• _Problem requirements_: Print the listing below exactly.

_____

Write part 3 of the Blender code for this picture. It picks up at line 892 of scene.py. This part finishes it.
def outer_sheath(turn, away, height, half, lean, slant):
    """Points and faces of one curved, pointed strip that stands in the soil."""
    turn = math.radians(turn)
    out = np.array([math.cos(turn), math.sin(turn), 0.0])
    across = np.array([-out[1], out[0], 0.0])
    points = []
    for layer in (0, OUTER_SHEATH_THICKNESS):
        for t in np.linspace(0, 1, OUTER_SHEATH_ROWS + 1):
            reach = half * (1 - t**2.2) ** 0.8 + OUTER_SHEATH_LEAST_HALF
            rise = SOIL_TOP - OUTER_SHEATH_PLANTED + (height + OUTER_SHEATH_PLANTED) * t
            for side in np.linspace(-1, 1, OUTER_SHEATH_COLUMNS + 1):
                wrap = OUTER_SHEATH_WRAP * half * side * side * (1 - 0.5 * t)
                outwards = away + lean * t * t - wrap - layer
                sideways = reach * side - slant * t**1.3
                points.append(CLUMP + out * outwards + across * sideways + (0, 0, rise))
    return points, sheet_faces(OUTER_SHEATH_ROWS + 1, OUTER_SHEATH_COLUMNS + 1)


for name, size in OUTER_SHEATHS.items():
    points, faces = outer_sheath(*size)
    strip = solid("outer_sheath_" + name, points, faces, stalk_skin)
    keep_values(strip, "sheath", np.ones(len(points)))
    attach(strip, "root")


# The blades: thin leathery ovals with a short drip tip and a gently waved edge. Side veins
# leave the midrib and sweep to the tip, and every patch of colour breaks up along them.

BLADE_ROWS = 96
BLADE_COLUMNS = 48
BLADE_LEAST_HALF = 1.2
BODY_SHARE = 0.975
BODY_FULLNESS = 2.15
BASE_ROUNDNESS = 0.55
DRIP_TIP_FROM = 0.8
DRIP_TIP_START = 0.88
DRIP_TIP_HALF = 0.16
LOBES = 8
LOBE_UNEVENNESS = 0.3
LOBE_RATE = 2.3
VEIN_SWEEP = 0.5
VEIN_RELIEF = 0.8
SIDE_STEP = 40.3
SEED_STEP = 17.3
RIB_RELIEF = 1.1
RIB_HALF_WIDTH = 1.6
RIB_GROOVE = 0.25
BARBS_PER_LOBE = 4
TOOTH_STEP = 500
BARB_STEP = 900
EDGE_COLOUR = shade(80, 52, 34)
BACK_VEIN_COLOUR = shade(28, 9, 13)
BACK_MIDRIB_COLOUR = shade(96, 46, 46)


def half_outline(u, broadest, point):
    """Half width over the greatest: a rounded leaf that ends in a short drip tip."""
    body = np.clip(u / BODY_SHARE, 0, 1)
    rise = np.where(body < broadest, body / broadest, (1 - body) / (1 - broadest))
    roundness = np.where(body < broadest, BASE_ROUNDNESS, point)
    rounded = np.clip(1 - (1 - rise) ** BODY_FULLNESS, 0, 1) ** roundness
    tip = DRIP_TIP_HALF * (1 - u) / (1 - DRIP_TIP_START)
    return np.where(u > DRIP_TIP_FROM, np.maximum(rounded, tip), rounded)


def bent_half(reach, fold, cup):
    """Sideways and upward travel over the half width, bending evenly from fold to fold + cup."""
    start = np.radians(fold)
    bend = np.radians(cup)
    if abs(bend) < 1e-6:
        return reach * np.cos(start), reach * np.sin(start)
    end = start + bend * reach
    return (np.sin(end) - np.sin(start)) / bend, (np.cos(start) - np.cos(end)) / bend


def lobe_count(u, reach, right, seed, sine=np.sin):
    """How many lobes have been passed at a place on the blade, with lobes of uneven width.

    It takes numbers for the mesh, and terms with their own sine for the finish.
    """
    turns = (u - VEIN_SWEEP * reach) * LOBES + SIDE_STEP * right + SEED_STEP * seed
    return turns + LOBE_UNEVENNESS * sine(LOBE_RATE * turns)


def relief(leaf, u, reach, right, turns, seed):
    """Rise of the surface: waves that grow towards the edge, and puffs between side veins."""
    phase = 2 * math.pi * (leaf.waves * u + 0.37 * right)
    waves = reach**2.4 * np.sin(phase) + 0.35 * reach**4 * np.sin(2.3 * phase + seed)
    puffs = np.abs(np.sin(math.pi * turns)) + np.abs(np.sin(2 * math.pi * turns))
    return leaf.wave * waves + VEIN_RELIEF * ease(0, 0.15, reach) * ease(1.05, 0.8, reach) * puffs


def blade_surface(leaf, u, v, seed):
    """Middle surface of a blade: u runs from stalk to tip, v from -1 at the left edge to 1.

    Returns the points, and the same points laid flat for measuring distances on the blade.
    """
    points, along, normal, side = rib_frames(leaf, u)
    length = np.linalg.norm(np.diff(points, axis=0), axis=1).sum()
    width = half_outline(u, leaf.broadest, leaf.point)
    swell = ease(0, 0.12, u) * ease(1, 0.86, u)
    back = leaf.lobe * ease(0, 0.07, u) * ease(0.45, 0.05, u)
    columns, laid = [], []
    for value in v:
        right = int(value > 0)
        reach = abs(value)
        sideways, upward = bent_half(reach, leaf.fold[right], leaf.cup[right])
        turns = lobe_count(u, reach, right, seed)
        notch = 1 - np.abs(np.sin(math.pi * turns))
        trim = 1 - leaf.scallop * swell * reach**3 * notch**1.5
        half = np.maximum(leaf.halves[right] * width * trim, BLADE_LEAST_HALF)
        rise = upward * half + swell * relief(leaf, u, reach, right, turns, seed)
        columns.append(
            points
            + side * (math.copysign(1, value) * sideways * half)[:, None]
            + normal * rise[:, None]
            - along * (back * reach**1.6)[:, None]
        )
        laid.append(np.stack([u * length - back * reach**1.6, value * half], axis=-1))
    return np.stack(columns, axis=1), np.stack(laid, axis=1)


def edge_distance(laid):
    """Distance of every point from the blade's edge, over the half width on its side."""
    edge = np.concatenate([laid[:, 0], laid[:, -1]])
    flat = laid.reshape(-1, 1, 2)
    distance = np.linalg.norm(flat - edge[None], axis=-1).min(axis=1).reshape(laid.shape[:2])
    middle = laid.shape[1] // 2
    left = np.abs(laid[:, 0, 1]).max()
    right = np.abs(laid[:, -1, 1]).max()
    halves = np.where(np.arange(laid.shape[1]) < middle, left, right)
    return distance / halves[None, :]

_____

• _Reply_:
Write part 3 of the Blender code for this picture. It picks up at line 892 of scene.py. This part finishes it.
def outer_sheath(turn, away, height, half, lean, slant):
    """Points and faces of one curved, pointed strip that stands in the soil."""
    turn = math.radians(turn)
    out = np.array([math.cos(turn), math.sin(turn), 0.0])
    across = np.array([-out[1], out[0], 0.0])
    points = []
    for layer in (0, OUTER_SHEATH_THICKNESS):
        for t in np.linspace(0, 1, OUTER_SHEATH_ROWS + 1):
            reach = half * (1 - t**2.2) ** 0.8 + OUTER_SHEATH_LEAST_HALF
            rise = SOIL_TOP - OUTER_SHEATH_PLANTED + (height + OUTER_SHEATH_PLANTED) * t
            for side in np.linspace(-1, 1, OUTER_SHEATH_COLUMNS + 1):
                wrap = OUTER_SHEATH_WRAP * half * side * side * (1 - 0.5 * t)
                outwards = away + lean * t * t - wrap - layer
                sideways = reach * side - slant * t**1.3
                points.append(CLUMP + out * outwards + across * sideways + (0, 0, rise))
    return points, sheet_faces(OUTER_SHEATH_ROWS + 1, OUTER_SHEATH_COLUMNS + 1)


for name, size in OUTER_SHEATHS.items():
    points, faces = outer_sheath(*size)
    strip = solid("outer_sheath_" + name, points, faces, stalk_skin)
    keep_values(strip, "sheath", np.ones(len(points)))
    attach(strip, "root")


# The blades: thin leathery ovals with a short drip tip and a gently waved edge. Side veins
# leave the midrib and sweep to the tip, and every patch of colour breaks up along them.

BLADE_ROWS = 96
BLADE_COLUMNS = 48
BLADE_LEAST_HALF = 1.2
BODY_SHARE = 0.975
BODY_FULLNESS = 2.15
BASE_ROUNDNESS = 0.55
DRIP_TIP_FROM = 0.8
DRIP_TIP_START = 0.88
DRIP_TIP_HALF = 0.16
LOBES = 8
LOBE_UNEVENNESS = 0.3
LOBE_RATE = 2.3
VEIN_SWEEP = 0.5
VEIN_RELIEF = 0.8
SIDE_STEP = 40.3
SEED_STEP = 17.3
RIB_RELIEF = 1.1
RIB_HALF_WIDTH = 1.6
RIB_GROOVE = 0.25
BARBS_PER_LOBE = 4
TOOTH_STEP = 500
BARB_STEP = 900
EDGE_COLOUR = shade(80, 52, 34)
BACK_VEIN_COLOUR = shade(28, 9, 13)
BACK_MIDRIB_COLOUR = shade(96, 46, 46)


def half_outline(u, broadest, point):
    """Half width over the greatest: a rounded leaf that ends in a short drip tip."""
    body = np.clip(u / BODY_SHARE, 0, 1)
    rise = np.where(body < broadest, body / broadest, (1 - body) / (1 - broadest))
    roundness = np.where(body < broadest, BASE_ROUNDNESS, point)
    rounded = np.clip(1 - (1 - rise) ** BODY_FULLNESS, 0, 1) ** roundness
    tip = DRIP_TIP_HALF * (1 - u) / (1 - DRIP_TIP_START)
    return np.where(u > DRIP_TIP_FROM, np.maximum(rounded, tip), rounded)


def bent_half(reach, fold, cup):
    """Sideways and upward travel over the half width, bending evenly from fold to fold + cup."""
    start = np.radians(fold)
    bend = np.radians(cup)
    if abs(bend) < 1e-6:
        return reach * np.cos(start), reach * np.sin(start)
    end = start + bend * reach
    return (np.sin(end) - np.sin(start)) / bend, (np.cos(start) - np.cos(end)) / bend


def lobe_count(u, reach, right, seed, sine=np.sin):
    """How many lobes have been passed at a place on the blade, with lobes of uneven width.

    It takes numbers for the mesh, and terms with their own sine for the finish.
    """
    turns = (u - VEIN_SWEEP * reach) * LOBES + SIDE_STEP * right + SEED_STEP * seed
    return turns + LOBE_UNEVENNESS * sine(LOBE_RATE * turns)


def relief(leaf, u, reach, right, turns, seed):
    """Rise of the surface: waves that grow towards the edge, and puffs between side veins."""
    phase = 2 * math.pi * (leaf.waves * u + 0.37 * right)
    waves = reach**2.4 * np.sin(phase) + 0.35 * reach**4 * np.sin(2.3 * phase + seed)
    puffs = np.abs(np.sin(math.pi * turns)) + np.abs(np.sin(2 * math.pi * turns))
    return leaf.wave * waves + VEIN_RELIEF * ease(0, 0.15, reach) * ease(1.05, 0.8, reach) * puffs


def blade_surface(leaf, u, v, seed):
    """Middle surface of a blade: u runs from stalk to tip, v from -1 at the left edge to 1.

    Returns the points, and the same points laid flat for measuring distances on the blade.
    """
    points, along, normal, side = rib_frames(leaf, u)
    length = np.linalg.norm(np.diff(points, axis=0), axis=1).sum()
    width = half_outline(u, leaf.broadest, leaf.point)
    swell = ease(0, 0.12, u) * ease(1, 0.86, u)
    back = leaf.lobe * ease(0, 0.07, u) * ease(0.45, 0.05, u)
    columns, laid = [], []
    for value in v:
        right = int(value > 0)
        reach = abs(value)
        sideways, upward = bent_half(reach, leaf.fold[right], leaf.cup[right])
        turns = lobe_count(u, reach, right, seed)
        notch = 1 - np.abs(np.sin(math.pi * turns))
        trim = 1 - leaf.scallop * swell * reach**3 * notch**1.5
        half = np.maximum(leaf.halves[right] * width * trim, BLADE_LEAST_HALF)
        rise = upward * half + swell * relief(leaf, u, reach, right, turns, seed)
        columns.append(
            points
            + side * (math.copysign(1, value) * sideways * half)[:, None]
            + normal * rise[:, None]
            - along * (back * reach**1.6)[:, None]
        )
        laid.append(np.stack([u * length - back * reach**1.6, value * half], axis=-1))
    return np.stack(columns, axis=1), np.stack(laid, axis=1)


def edge_distance(laid):
    """Distance of every point from the blade's edge, over the half width on its side."""
    edge = np.concatenate([laid[:, 0], laid[:, -1]])
    flat = laid.reshape(-1, 1, 2)
    distance = np.linalg.norm(flat - edge[None], axis=-1).min(axis=1).reshape(laid.shape[:2])
    middle = laid.shape[1] // 2
    left = np.abs(laid[:, 0, 1]).max()
    right = np.abs(laid[:, -1, 1]).max()
    halves = np.where(np.arange(laid.shape[1]) < middle, left, right)
    return distance / halves[None, :]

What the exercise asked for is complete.